**TASK DESCRIPTION:** Restate the whole listing exactly.

^^^^^^^^

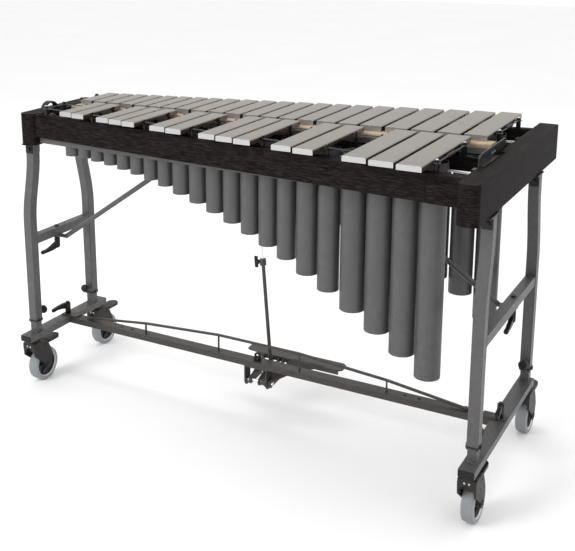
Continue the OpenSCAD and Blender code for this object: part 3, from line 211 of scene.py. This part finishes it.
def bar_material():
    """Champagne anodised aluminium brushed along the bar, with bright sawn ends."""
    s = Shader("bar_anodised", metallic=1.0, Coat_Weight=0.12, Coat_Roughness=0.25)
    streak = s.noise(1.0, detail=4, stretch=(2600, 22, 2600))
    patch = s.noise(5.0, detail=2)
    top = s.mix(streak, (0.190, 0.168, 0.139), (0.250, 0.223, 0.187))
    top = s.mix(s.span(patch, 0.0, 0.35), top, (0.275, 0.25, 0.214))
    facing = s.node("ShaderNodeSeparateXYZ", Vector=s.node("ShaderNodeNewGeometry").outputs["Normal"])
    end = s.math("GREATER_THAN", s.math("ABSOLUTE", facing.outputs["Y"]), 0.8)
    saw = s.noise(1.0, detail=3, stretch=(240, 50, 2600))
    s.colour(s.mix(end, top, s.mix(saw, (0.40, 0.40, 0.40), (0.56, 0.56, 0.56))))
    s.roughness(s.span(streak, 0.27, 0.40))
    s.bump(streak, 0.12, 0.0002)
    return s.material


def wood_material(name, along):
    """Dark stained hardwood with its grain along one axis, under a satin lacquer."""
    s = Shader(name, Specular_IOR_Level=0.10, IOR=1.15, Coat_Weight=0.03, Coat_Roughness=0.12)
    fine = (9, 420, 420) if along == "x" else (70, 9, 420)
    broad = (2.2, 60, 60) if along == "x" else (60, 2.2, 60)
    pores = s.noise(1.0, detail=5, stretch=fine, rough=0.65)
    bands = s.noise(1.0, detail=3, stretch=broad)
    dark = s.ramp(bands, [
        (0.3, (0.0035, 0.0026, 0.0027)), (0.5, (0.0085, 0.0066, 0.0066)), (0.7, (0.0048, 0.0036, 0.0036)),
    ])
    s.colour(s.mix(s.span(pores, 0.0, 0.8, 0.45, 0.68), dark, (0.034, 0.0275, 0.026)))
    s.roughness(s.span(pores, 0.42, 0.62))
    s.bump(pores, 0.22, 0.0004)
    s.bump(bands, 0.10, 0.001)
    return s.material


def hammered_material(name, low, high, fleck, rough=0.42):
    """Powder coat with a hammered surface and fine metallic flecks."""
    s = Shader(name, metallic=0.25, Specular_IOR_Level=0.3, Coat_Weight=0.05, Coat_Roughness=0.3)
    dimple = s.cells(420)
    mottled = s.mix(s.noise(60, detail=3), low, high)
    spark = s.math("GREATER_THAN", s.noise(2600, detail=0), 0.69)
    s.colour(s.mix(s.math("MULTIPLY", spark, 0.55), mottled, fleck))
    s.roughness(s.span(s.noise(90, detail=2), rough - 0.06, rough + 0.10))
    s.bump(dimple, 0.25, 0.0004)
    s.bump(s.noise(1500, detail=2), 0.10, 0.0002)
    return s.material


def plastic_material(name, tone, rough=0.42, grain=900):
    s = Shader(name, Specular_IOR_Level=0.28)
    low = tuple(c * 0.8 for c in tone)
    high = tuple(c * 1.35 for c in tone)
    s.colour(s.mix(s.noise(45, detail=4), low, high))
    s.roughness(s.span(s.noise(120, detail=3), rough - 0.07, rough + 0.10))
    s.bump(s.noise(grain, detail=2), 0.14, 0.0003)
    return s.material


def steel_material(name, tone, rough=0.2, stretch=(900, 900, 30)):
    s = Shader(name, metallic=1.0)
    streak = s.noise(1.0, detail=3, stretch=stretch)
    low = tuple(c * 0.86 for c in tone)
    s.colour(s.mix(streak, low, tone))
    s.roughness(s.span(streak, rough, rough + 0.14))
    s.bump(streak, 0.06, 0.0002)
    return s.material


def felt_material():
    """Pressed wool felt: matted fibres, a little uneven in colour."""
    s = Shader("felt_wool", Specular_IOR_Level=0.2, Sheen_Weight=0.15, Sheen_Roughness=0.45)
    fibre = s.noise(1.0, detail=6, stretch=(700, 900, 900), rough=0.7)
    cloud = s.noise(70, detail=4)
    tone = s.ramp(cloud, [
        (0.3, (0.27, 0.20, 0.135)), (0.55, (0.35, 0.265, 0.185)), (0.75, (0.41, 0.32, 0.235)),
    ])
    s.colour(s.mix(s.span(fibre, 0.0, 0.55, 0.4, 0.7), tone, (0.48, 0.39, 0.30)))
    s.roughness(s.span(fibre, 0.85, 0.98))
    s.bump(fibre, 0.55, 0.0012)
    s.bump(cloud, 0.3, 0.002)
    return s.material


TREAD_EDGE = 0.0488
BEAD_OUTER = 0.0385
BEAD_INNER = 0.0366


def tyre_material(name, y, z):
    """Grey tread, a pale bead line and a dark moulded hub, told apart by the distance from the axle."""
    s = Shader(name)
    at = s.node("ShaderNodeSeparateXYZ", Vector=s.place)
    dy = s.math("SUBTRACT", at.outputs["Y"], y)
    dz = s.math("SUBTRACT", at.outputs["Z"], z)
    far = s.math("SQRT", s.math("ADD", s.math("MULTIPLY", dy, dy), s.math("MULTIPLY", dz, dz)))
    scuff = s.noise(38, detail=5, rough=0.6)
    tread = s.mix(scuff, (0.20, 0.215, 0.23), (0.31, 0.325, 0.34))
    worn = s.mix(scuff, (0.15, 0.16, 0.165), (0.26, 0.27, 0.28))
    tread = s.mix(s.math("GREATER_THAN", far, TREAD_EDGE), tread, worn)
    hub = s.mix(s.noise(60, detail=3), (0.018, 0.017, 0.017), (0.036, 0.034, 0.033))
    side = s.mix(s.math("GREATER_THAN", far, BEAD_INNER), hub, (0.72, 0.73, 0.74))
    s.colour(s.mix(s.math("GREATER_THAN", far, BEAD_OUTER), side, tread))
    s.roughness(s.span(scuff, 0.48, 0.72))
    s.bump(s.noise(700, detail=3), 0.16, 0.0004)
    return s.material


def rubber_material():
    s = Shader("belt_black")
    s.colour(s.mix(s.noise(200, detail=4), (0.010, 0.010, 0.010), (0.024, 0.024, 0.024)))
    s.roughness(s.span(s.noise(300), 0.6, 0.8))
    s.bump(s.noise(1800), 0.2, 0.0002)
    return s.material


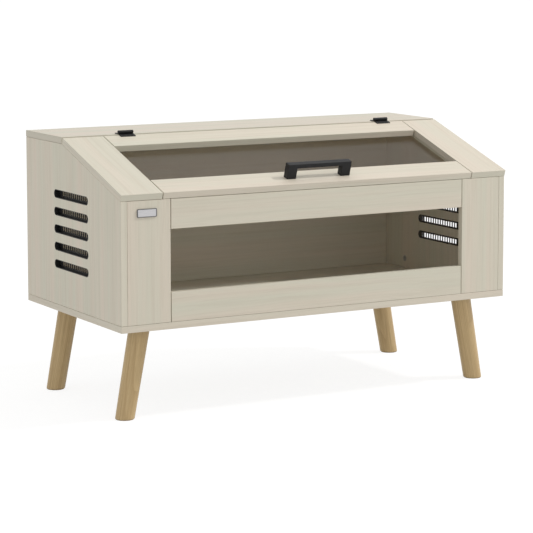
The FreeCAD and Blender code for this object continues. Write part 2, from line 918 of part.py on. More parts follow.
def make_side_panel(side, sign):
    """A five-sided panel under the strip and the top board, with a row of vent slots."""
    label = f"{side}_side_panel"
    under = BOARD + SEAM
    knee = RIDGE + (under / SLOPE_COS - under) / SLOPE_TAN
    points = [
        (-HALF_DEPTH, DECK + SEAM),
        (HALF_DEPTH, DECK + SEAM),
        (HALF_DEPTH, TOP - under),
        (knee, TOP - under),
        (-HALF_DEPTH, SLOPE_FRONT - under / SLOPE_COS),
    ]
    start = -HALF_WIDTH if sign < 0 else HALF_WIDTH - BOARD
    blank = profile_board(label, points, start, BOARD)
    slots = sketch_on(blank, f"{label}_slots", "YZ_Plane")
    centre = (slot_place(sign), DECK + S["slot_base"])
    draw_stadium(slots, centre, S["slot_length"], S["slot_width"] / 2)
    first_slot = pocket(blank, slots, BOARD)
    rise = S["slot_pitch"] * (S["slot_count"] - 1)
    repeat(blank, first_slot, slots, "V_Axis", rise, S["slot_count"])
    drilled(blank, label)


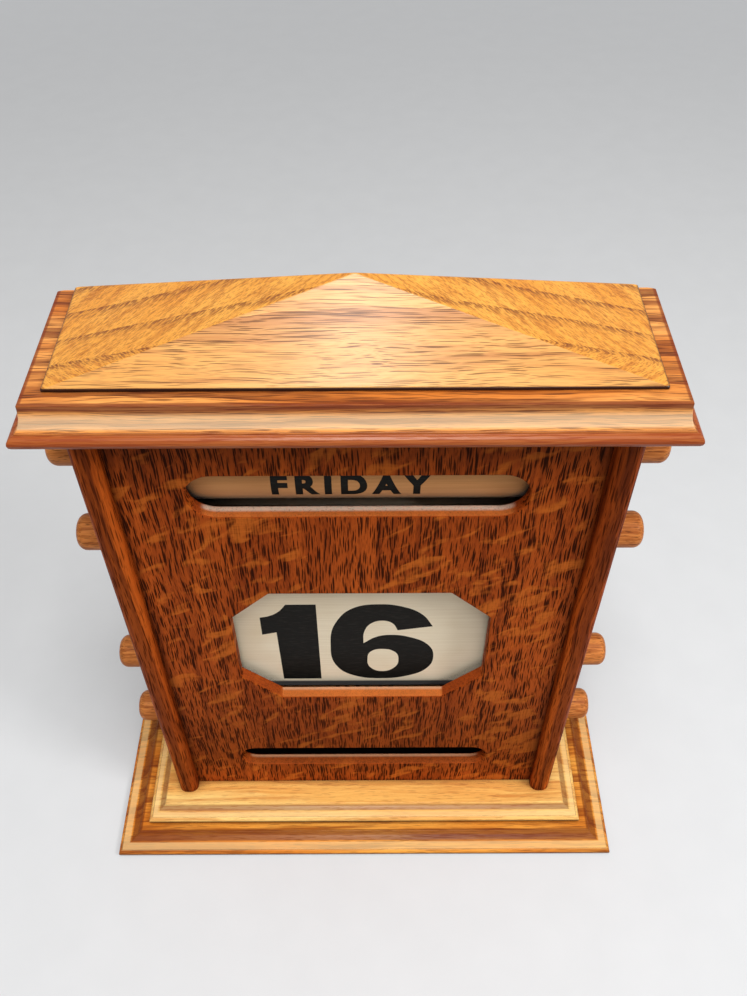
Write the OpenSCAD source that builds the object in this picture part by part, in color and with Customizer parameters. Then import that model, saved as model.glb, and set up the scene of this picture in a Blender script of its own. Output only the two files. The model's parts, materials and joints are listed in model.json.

^^^^^^^^

**REPLY:**
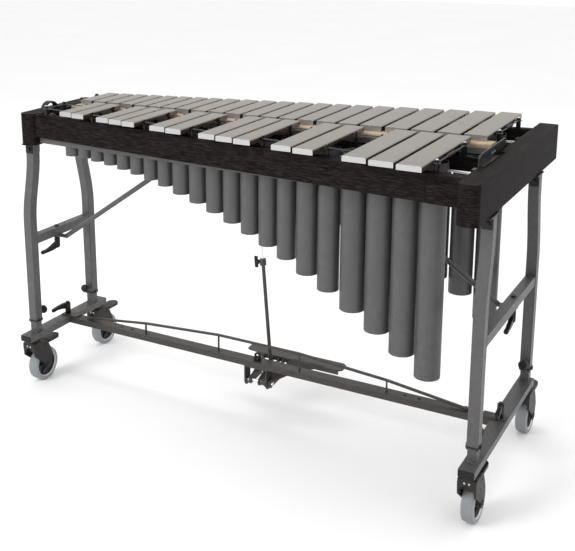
Continue the OpenSCAD and Blender code for this object: part 3, from line 211 of scene.py. This part finishes it.
def bar_material():
    """Champagne anodised aluminium brushed along the bar, with bright sawn ends."""
    s = Shader("bar_anodised", metallic=1.0, Coat_Weight=0.12, Coat_Roughness=0.25)
    streak = s.noise(1.0, detail=4, stretch=(2600, 22, 2600))
    patch = s.noise(5.0, detail=2)
    top = s.mix(streak, (0.190, 0.168, 0.139), (0.250, 0.223, 0.187))
    top = s.mix(s.span(patch, 0.0, 0.35), top, (0.275, 0.25, 0.214))
    facing = s.node("ShaderNodeSeparateXYZ", Vector=s.node("ShaderNodeNewGeometry").outputs["Normal"])
    end = s.math("GREATER_THAN", s.math("ABSOLUTE", facing.outputs["Y"]), 0.8)
    saw = s.noise(1.0, detail=3, stretch=(240, 50, 2600))
    s.colour(s.mix(end, top, s.mix(saw, (0.40, 0.40, 0.40), (0.56, 0.56, 0.56))))
    s.roughness(s.span(streak, 0.27, 0.40))
    s.bump(streak, 0.12, 0.0002)
    return s.material


def wood_material(name, along):
    """Dark stained hardwood with its grain along one axis, under a satin lacquer."""
    s = Shader(name, Specular_IOR_Level=0.10, IOR=1.15, Coat_Weight=0.03, Coat_Roughness=0.12)
    fine = (9, 420, 420) if along == "x" else (70, 9, 420)
    broad = (2.2, 60, 60) if along == "x" else (60, 2.2, 60)
    pores = s.noise(1.0, detail=5, stretch=fine, rough=0.65)
    bands = s.noise(1.0, detail=3, stretch=broad)
    dark = s.ramp(bands, [
        (0.3, (0.0035, 0.0026, 0.0027)), (0.5, (0.0085, 0.0066, 0.0066)), (0.7, (0.0048, 0.0036, 0.0036)),
    ])
    s.colour(s.mix(s.span(pores, 0.0, 0.8, 0.45, 0.68), dark, (0.034, 0.0275, 0.026)))
    s.roughness(s.span(pores, 0.42, 0.62))
    s.bump(pores, 0.22, 0.0004)
    s.bump(bands, 0.10, 0.001)
    return s.material


def hammered_material(name, low, high, fleck, rough=0.42):
    """Powder coat with a hammered surface and fine metallic flecks."""
    s = Shader(name, metallic=0.25, Specular_IOR_Level=0.3, Coat_Weight=0.05, Coat_Roughness=0.3)
    dimple = s.cells(420)
    mottled = s.mix(s.noise(60, detail=3), low, high)
    spark = s.math("GREATER_THAN", s.noise(2600, detail=0), 0.69)
    s.colour(s.mix(s.math("MULTIPLY", spark, 0.55), mottled, fleck))
    s.roughness(s.span(s.noise(90, detail=2), rough - 0.06, rough + 0.10))
    s.bump(dimple, 0.25, 0.0004)
    s.bump(s.noise(1500, detail=2), 0.10, 0.0002)
    return s.material


def plastic_material(name, tone, rough=0.42, grain=900):
    s = Shader(name, Specular_IOR_Level=0.28)
    low = tuple(c * 0.8 for c in tone)
    high = tuple(c * 1.35 for c in tone)
    s.colour(s.mix(s.noise(45, detail=4), low, high))
    s.roughness(s.span(s.noise(120, detail=3), rough - 0.07, rough + 0.10))
    s.bump(s.noise(grain, detail=2), 0.14, 0.0003)
    return s.material


def steel_material(name, tone, rough=0.2, stretch=(900, 900, 30)):
    s = Shader(name, metallic=1.0)
    streak = s.noise(1.0, detail=3, stretch=stretch)
    low = tuple(c * 0.86 for c in tone)
    s.colour(s.mix(streak, low, tone))
    s.roughness(s.span(streak, rough, rough + 0.14))
    s.bump(streak, 0.06, 0.0002)
    return s.material


def felt_material():
    """Pressed wool felt: matted fibres, a little uneven in colour."""
    s = Shader("felt_wool", Specular_IOR_Level=0.2, Sheen_Weight=0.15, Sheen_Roughness=0.45)
    fibre = s.noise(1.0, detail=6, stretch=(700, 900, 900), rough=0.7)
    cloud = s.noise(70, detail=4)
    tone = s.ramp(cloud, [
        (0.3, (0.27, 0.20, 0.135)), (0.55, (0.35, 0.265, 0.185)), (0.75, (0.41, 0.32, 0.235)),
    ])
    s.colour(s.mix(s.span(fibre, 0.0, 0.55, 0.4, 0.7), tone, (0.48, 0.39, 0.30)))
    s.roughness(s.span(fibre, 0.85, 0.98))
    s.bump(fibre, 0.55, 0.0012)
    s.bump(cloud, 0.3, 0.002)
    return s.material


TREAD_EDGE = 0.0488
BEAD_OUTER = 0.0385
BEAD_INNER = 0.0366


def tyre_material(name, y, z):
    """Grey tread, a pale bead line and a dark moulded hub, told apart by the distance from the axle."""
    s = Shader(name)
    at = s.node("ShaderNodeSeparateXYZ", Vector=s.place)
    dy = s.math("SUBTRACT", at.outputs["Y"], y)
    dz = s.math("SUBTRACT", at.outputs["Z"], z)
    far = s.math("SQRT", s.math("ADD", s.math("MULTIPLY", dy, dy), s.math("MULTIPLY", dz, dz)))
    scuff = s.noise(38, detail=5, rough=0.6)
    tread = s.mix(scuff, (0.20, 0.215, 0.23), (0.31, 0.325, 0.34))
    worn = s.mix(scuff, (0.15, 0.16, 0.165), (0.26, 0.27, 0.28))
    tread = s.mix(s.math("GREATER_THAN", far, TREAD_EDGE), tread, worn)
    hub = s.mix(s.noise(60, detail=3), (0.018, 0.017, 0.017), (0.036, 0.034, 0.033))
    side = s.mix(s.math("GREATER_THAN", far, BEAD_INNER), hub, (0.72, 0.73, 0.74))
    s.colour(s.mix(s.math("GREATER_THAN", far, BEAD_OUTER), side, tread))
    s.roughness(s.span(scuff, 0.48, 0.72))
    s.bump(s.noise(700, detail=3), 0.16, 0.0004)
    return s.material


def rubber_material():
    s = Shader("belt_black")
    s.colour(s.mix(s.noise(200, detail=4), (0.010, 0.010, 0.010), (0.024, 0.024, 0.024)))
    s.roughness(s.span(s.noise(300), 0.6, 0.8))
    s.bump(s.noise(1800), 0.2, 0.0002)
    return s.material


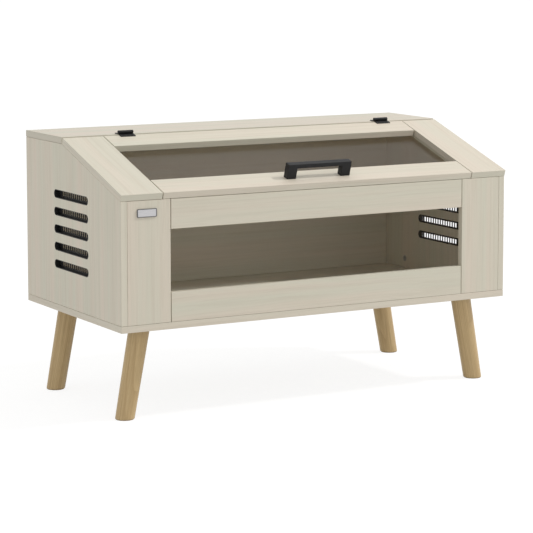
The FreeCAD and Blender code for this object continues. Write part 2, from line 918 of part.py on. More parts follow.
def make_side_panel(side, sign):
    """A five-sided panel under the strip and the top board, with a row of vent slots."""
    label = f"{side}_side_panel"
    under = BOARD + SEAM
    knee = RIDGE + (under / SLOPE_COS - under) / SLOPE_TAN
    points = [
        (-HALF_DEPTH, DECK + SEAM),
        (HALF_DEPTH, DECK + SEAM),
        (HALF_DEPTH, TOP - under),
        (knee, TOP - under),
        (-HALF_DEPTH, SLOPE_FRONT - under / SLOPE_COS),
    ]
    start = -HALF_WIDTH if sign < 0 else HALF_WIDTH - BOARD
    blank = profile_board(label, points, start, BOARD)
    slots = sketch_on(blank, f"{label}_slots", "YZ_Plane")
    centre = (slot_place(sign), DECK + S["slot_base"])
    draw_stadium(slots, centre, S["slot_length"], S["slot_width"] / 2)
    first_slot = pocket(blank, slots, BOARD)
    rise = S["slot_pitch"] * (S["slot_count"] - 1)
    repeat(blank, first_slot, slots, "V_Axis", rise, S["slot_count"])
    drilled(blank, label)


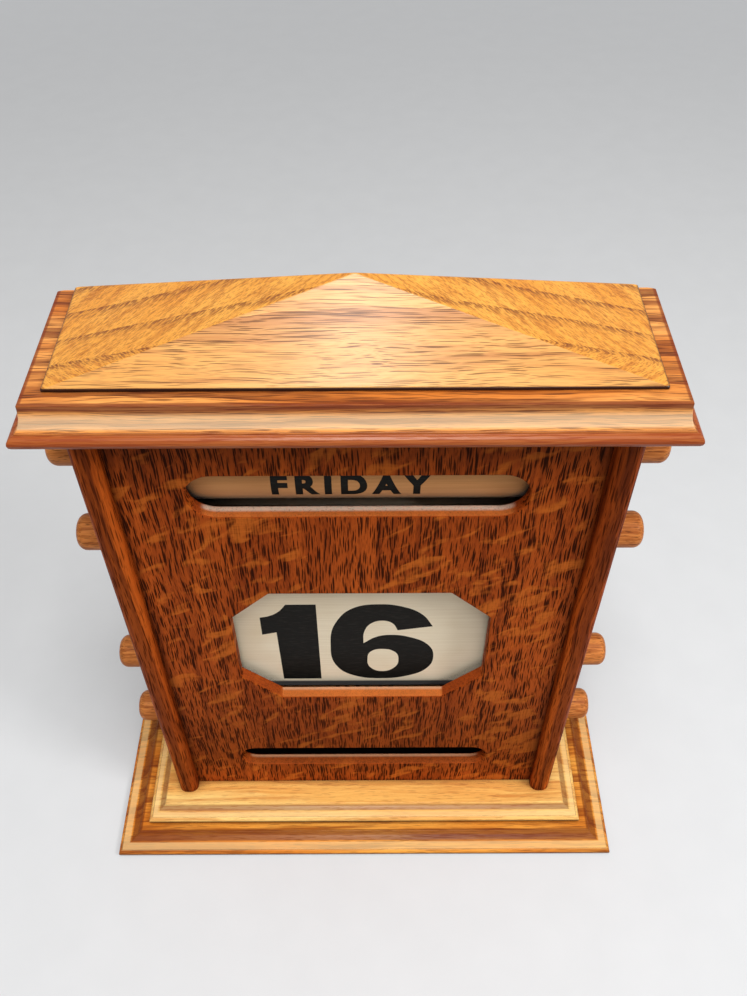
Write the OpenSCAD source that builds the object in this picture part by part, in color and with Customizer parameters. Then import that model, saved as model.glb, and set up the scene of this picture in a Blender script of its own. Output only the two files. The model's parts, materials and joints are listed in model.json.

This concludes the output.